Disclosure Pursuant To Section 219 of the Iran Threat Reduction and Syrian Human Rights Act

UBS AG has a Group Sanctions Policy which was implemented in 2006 that prohibits transactions involving sanctioned countries, including Iran, and sanctioned individuals and entities. However, UBS continues to maintain one account involving the Iranian government under the auspices of the United Nations in Geneva after agreeing with the Swiss government that it would do so only under certain conditions. These conditions include that payments involving the account must: (1) be made within Switzerland; (2) be consistent with paying rent, salaries, telephone and other expenses necessary for its operations in Geneva; and (3) not involve any Specially Designated Nationals blocked or otherwise restricted under U.S. or Swiss law. In 2013, the gross/net revenues for this UN related account were approximately USD 15,8571 which was generated by fees charged to the account; the net profit was approximately USD 10,647 after deductions were taken for UBS internal costs for maintaining the account. UBS AG intends to continue maintaining this account pursuant to the conditions it has established and consistent with its Group Sanctions Policy.

 

 

 

1 All figures in this Section 219 disclosure are stated in US dollars for convenience and consistency, although the underlying transactions are denominated in other currencies, principally Swiss francs.

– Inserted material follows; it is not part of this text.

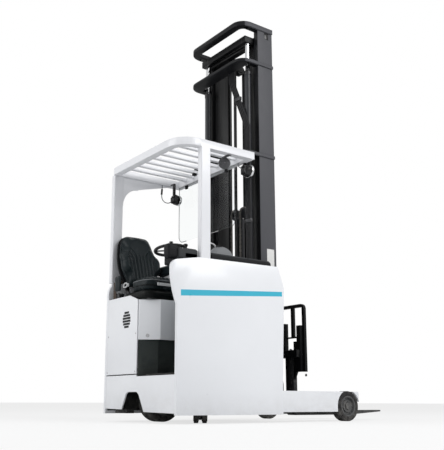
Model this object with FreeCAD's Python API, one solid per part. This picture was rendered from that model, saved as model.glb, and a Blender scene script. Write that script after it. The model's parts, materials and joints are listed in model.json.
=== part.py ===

As previously reported, there were also certain outstanding trade finance arrangements that had been issued on behalf of Swiss client exporters in favor of their Iranian counterparties which involve four Iranian designated banks (WMD). At the time these trade finance arrangements were initiated in or about 2000, none of the Iran banks involved were WMD-designated. In February 2012, due to increasing risks involving Iran, UBS ceased accepting payments on these outstanding export trade finance arrangements and worked with the Swiss government who insured these contracts (Swiss Export Risk Insurance “SERV”). On December 21, 2013, UBS and the SERV entered into certain Transfer and Assignment Agreements under which SERV purchased all of UBS’s remaining receivables under or in connection with Iran-related export finance transactions. Subsequently the SERV notified the Iranian banks and requested their agreement. Such agreement is stipulated under the terms of the original contracts. To date UBS has not been informed of any confirmation. Hence from a legal perspective, the SERV is the sole beneficiary of said receivables. Contractually UBS remains creditor and thus accordingly it is not yet in the position to write off these receivables. There was no financial activity involving Iran in connection with these trade finance arrangements in 2013. In connection with these trade finance arrangements, UBS has maintained one existing account relationship with an Iranian bank that is currently WMD designated. This account was established as a correspondent banking relationship prior to the U.S. designation. In 2006, when UBS implemented its Group Sanctions Policy, the relationship was closed but the account was maintained due to the existing trade finance arrangements. In or about 2007, following the designation of the bank pursuant to sanctions issued by the U.S., UN and Switzerland, the account was blocked under Swiss law and has remained blocked since then. Client assets as of December 2013 were USD 3,553. We intend to terminate these legacy arrangements and relationships in accordance with the nature of these instruments and applicable law. As there have been no transactions involving this account in 2013 other than general account fees, there are no gross profits/net revenues to report for 2013.

In 1993, a non-Iranian individual opened a private banking relationship at a predecessor institution of UBS AG in Switzerland. In 2001, this individual was designated under Executive Order 13224 and remains so today. In 2001, the individual’s accounts at UBS AG were blocked by order of the Swiss authorities. The Swiss authorities lifted the blocking of the individual’s UBS accounts in October 2012. UBS AG does not intend to continue this activity and has been in the process of exiting this client relationship. UBS AG has frozen the client’s remaining account until it can be closed as permitted by applicable law. In 2013, the gross revenues for this client relationship were approximately USD -2,667 and the net loss was approximately USD -10,025.